The letter arrives in a plain HMRC envelope. Inside is a single page from HM Revenue and Customs explaining that, based on your most recently filed self-assessment return, you appear to be in scope of Making Tax Digital for Income Tax Self Assessment from the next mandate date. It points to gov.uk resources, asks you to confirm your contact details, suggests you sign up for MTD ITSA ahead of the deadline, and recommends you start using HMRC-recognised compatible software.

It is not a tax bill. It is not an assessment. It is not a missed deadline. It is HMRC giving you between three and six months of advance notice that the MTD obligation is coming. The right reading of the letter is "early warning to act", not "demand to pay". The wrong reading, and the one that leads to avoidable penalties, is "form letter from HMRC, deal with it later".

What the letter actually says

HMRC's outreach letter is a standard format used across all three mandate cohorts (April 2026 testing against 2024/25 returns, April 2027 testing against 2025/26 returns, April 2028 testing against 2026/27 returns).
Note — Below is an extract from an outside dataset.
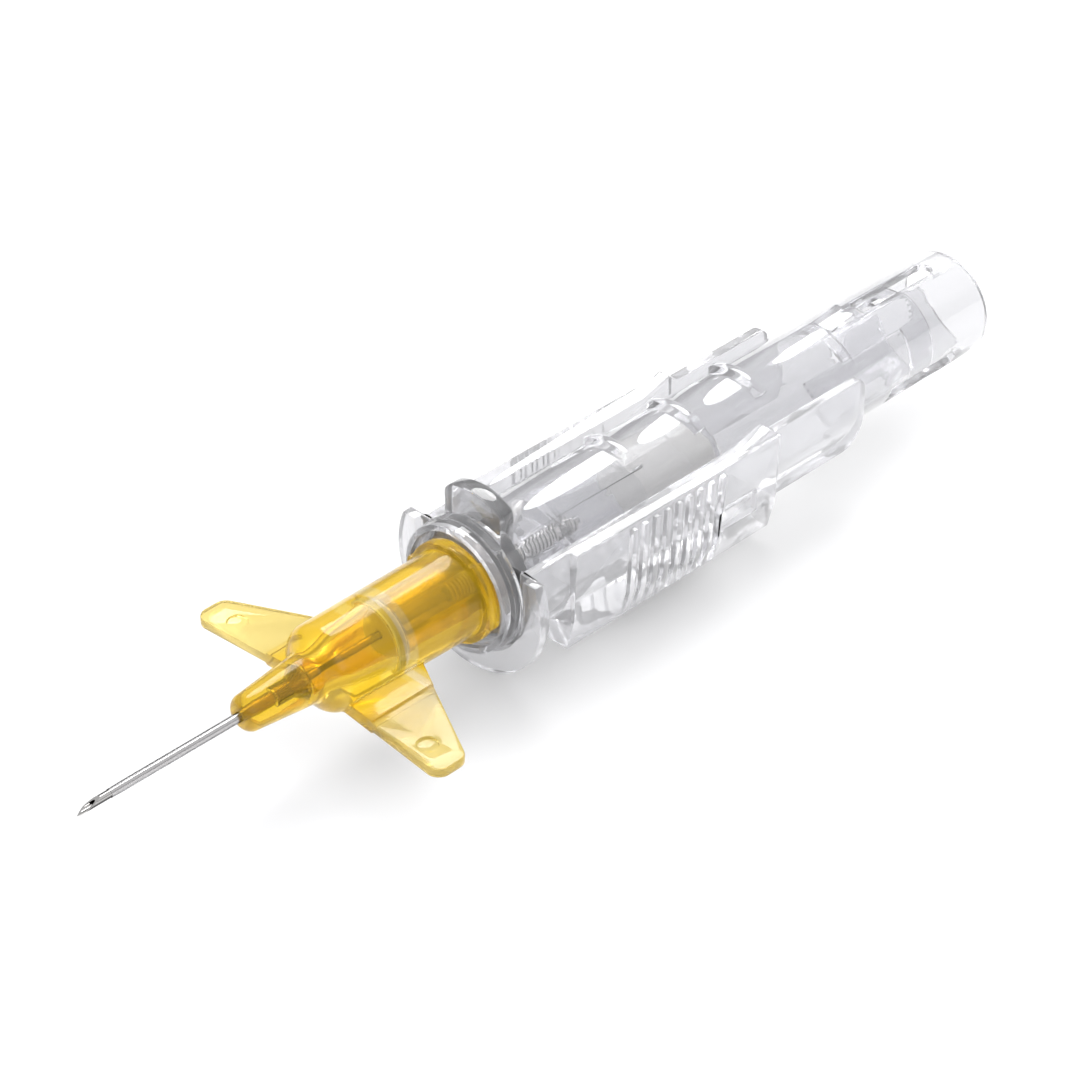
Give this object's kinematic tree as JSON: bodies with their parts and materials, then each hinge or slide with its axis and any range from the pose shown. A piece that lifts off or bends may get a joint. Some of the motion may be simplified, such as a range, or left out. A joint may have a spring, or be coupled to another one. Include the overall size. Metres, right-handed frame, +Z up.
{
  "type": "winged safety iv cannula",
  "caption": "Winged intravenous cannula: steel needle in a coloured hub, clear sliding needle guard in a ribbed clear handle with a flash chamber",
  "frame": {"origin": "on the resting plane, under the middle of the bounding box", "axes": "+Y from the needle point towards the rear of the guard along the needle, +X to the side of the near wing in the picture, +Z up, to the side that the bevel faces"},
  "size_m": [0.0244, 0.0866, 0.0145],
  "materials": {
    "clear_handle": "polished clear",
    "clear_chamber": "polished clear",
    "plug_porous": "porous, matt",
    "needle_steel": "polished",
    "sleeve_steel": "polished",
    "clear_guard": "polished clear",
    "clear_insert": "polished clear",
    "hub_yellow": "translucent gloss",
    "catheter_clear": "clear",
    "eyelet_steel": "polished",
    "seal_white": "soft, matt"
  },
  "bodies": {
    "handle_body": {"handle": "clear_handle", "flash_chamber": "clear_chamber", "vent_plug": "plug_porous", "needle": "needle_steel", "needle_sleeve": "sleeve_steel"},
    "guard_body": {"needle_guard": "clear_guard", "guard_lock_insert": "clear_insert"},
    "catheter_body": {"catheter_hub": "hub_yellow", "catheter_tube": "catheter_clear", "eyelet": "eyelet_steel", "hub_seal": "seal_white"}
  },
  "joints": [
    {"name": "guard_slide", "type": "slide", "parent": "handle_body", "child": "guard_body", "axis": [0, -1, 0], "range_m": [0, 0.028]},
    {"name": "catheter_slide", "type": "slide", "parent": "guard_body", "child": "catheter_body", "axis": [0, -1, 0], "range_m": [0, 0.036]}
  ]
}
The letter typically:

  • Names the mandate date that applies to you (6 April 2026, 2027, or 2028).
  • States the qualifying-income figure HMRC calculated from your reference-year return.
  • Notes the threshold for your cohort (£50,000, £30,000, or £20,000 of gross qualifying income).
  • Recommends three actions: confirm your contact details in your personal tax account, sign up for MTD ITSA ahead of the mandate, and start using HMRC-recognised compatible software.
  • Provides links to the gov.uk MTD ITSA collection page and to the sign-up flow.
  • Includes the MTD ITSA helpline number for questions.
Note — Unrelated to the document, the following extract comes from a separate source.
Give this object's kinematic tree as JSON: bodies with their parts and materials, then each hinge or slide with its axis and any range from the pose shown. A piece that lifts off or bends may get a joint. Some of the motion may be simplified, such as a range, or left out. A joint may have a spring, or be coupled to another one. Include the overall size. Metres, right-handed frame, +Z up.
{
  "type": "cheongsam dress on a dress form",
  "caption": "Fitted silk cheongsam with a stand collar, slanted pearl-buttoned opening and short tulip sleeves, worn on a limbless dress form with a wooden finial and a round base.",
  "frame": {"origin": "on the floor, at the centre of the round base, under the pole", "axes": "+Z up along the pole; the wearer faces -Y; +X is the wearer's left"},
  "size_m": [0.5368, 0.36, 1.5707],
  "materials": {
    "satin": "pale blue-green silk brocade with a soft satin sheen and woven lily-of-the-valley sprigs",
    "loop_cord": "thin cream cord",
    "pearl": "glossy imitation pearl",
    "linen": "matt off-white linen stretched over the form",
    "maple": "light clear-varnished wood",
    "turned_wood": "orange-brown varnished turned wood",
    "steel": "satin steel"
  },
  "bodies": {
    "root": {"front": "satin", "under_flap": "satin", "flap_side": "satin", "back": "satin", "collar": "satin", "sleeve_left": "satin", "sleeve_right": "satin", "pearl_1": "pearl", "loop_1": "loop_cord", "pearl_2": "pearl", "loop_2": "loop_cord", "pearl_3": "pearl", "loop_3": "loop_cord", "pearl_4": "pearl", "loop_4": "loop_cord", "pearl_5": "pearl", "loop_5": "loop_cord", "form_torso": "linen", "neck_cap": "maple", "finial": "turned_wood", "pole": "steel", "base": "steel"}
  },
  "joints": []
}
What the letter does not do: tell you the exact quarterly deadlines you will need to meet (those are calendar dates, not in the letter), give you a list of which specific software products to use (the gov.uk supplier list changes regularly; HMRC won't recommend a particular product), or commit HMRC to leaving you alone if you sign up early (registering does not move your obligation date or reduce your penalty exposure).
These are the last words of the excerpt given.